235: Minimizing the Social Overhead of Managing Teams with Charlie Gilkey

You can calm chaos at work, but it starts with a reality check from Charlie Gilkey, delivered with his signature wit and generosity: You might not have a team problem, you have a you problem.

It’s time to stop catering to air sandwiches, Crisco watermelons, broken printers, ghost plans, and other corrosive practices, and start implementing Charlie’s finely-tuned, road-tested systems instead.

Today we’re talking about his new book Team Habits: How Small Actions Lead to Extraordinary Results. We also talk about scaling from maker to manager (and sometimes back again), accounting for those who don’t want the added social overhead of that (often due to some combination of hoarding control, people-pleasing, introversion, and empathy).

More About Charlie: Charlie Gilkey has advised hundreds of teams, from Fortune 100 companies to tiny nonprofits, through Productive Flourishing, the coaching and training company he founded. Charlie is a former Army logistics officer and near-PhD in philosophy living in Portland, Oregon. He is the author of Start Finishing: How to Go from Idea to Done, and today we’re talking about his new book, Team Habits: How Small Actions Lead to Extraordinary Results.

🌟 4 Key Takeaways

  • VUCA: Volatile, Uncertain, Complex and Ambiguous. Operating in VUCA environments can be frustrating for free timers with a “thing for control.” At the same time, the status quo “broken printers” get thrown out too—it forces us to reimagine how we work.

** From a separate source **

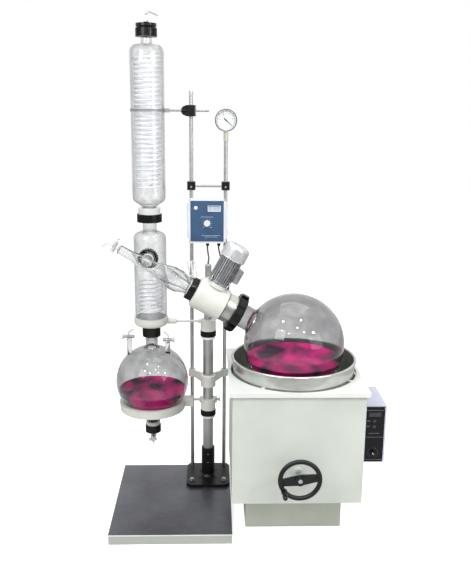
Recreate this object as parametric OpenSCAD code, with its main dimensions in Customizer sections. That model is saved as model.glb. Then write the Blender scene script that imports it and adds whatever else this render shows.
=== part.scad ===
// Rotary evaporator, 50 litre class, on a floor plate with a hand-raised heating bath beside it.
// Origin: axis of the main post on the floor. +X to the bath, +Y to the back, +Z up.

/* [Stand] */
// Width of the floor plate
plate_w = 540; // [480:5:600]
// Depth of the floor plate
plate_d = 640; // [560:5:720]
// Height of the floor plate
plate_h = 45; // [30:1:60]
// Distance from the left edge of the plate to the post axis
plate_left = 430; // [380:2:450]
// Distance from the back edge of the plate to the post axis
plate_back = 122; // [118:1:160]
// Width of the cast foot
foot_w = 210; // [196:2:230]
// Depth of the cast foot
foot_d = 225; // [216:2:230]
// Thickness of the cast foot
foot_t = 15; // [10:1:22]
// Height of the foot's sleeve
sleeve_h = 148; // [100:2:180]
// Outer diameter of the foot's sleeve
sleeve_d = 64; // [60:1:76]
// Diameter of the main post
post_d = 50; // [46:1:54]
// Height of the main post's top end above the floor
post_top = 850; // [830:2:858]
// Diameter of the inner post that carries the head
inner_post_d = 40; // [36:1:42]
// Height of the inner post's shoulder above the floor
inner_post_shoulder = 1045; // [1035:1:1060]
// Height of the inner post's top end above the floor
inner_post_top = 1134; // [1100:2:1160]
// Diameter of the two support rods
rod_d = 18; // [14:1:22]
// Distance of each rod from the middle plane
rod_x = 80; // [74:1:86]
// Distance of the rods behind the post axis
rod_y = 90; // [84:1:94]
// Height of the left rod's top end
left_rod_top = 1920; // [1880:5:1980]
// Height of the right rod's top end, where the gauge screws on
right_rod_top = 1699; // [1640:5:1760]

/* [Column] */
// Distance of the column axis to the left of the post
column_x = 270; // [258:1:280]
// Outer diameter of both condensers
condenser_d = 150; // [140:1:160]
// Wall of the glass
glass_t = 4; // [3:0.5:6]
// Outer diameter of the necks between the condensers
neck_d = 64; // [56:1:70]
// Height of the lower condenser's shoulder
lower_shoulder_z = 1281; // [1270:1:1290]
// Length of the upper condenser's straight glass
upper_body_h = 630; // [500:2:760]
// Diameter of the cooling coils' tube
coil_tube_d = 12; // [8:0.5:14]
// Outer diameter of the cooling coils
coil_d = 124; // [100:1:128]
// Rise of one turn of a coil
coil_pitch = 20; // [16:0.5:30]

/* [Receiver] */
// Diameter of the receiving flask
receiver_d = 346; // [330:1:360]
// Height of the receiving flask's centre
receiver_z = 560; // [550:1:570]
// Outer diameter of the receiving flask's neck
receiver_neck_d = 60; // [50:1:64]
// Outer diameter of the receiver's support ring
receiver_ring_d = 320; // [305:1:325]
// Height of the receiver's support ring
receiver_ring_h = 40; // [30:1:46]

/* [Head] */
// Distance of the rotating axis in front of the post axis
head_front = 220; // [205:1:225]
// Slope of the rotating axis
tilt = 29; // [27:0.5:31]
// Height of the rotating flask's centre
flask_z = 817; // [810:1:825]
// Diameter of the rotating flask
flask_d = 450; // [430:1:456]
// Outer diameter of the rotating flask's neck
flask_neck_d = 106; // [96:1:108]
// Outer diameter of the flask nut, over its lobes
flask_nut_d = 180; // [168:1:190]
// Outer diameter of the drive ring
drive_ring_d = 130; // [128:1:134]
// Outer diameter of the head housing
housing_d = 146; // [142:1:152]
// Length of the head housing
housing_l = 145; // [138:1:152]
// Outer diameter of the hollow drive shaft
shaft_d = 90; // [84:1:94]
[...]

  • Shrink the scope of your world enough so that you don’t have to fix everything, everywhere, all at once. What small team habit can you examine and improve this month? i.e. Leaving five minutes at the end of meetings to capture action items and next steps.

  • The $300,000 speed bump: If you’re stuck getting over this revenue hump, you may need to decide whether you want to scale or not. Bigger teams have social overhead and hidden costs at work that aren’t dollarized.

  • DRIP: Decision, recommendation, intention, and/or plan. Take off the Chief Question Answerer hat by asking team members to come back to you with a DRIP before punting a “thoughts?” question onto your plate.

📝 Permission

Center your needs and wants into how you build your business and your teams. Build so that you want to show up and do the work.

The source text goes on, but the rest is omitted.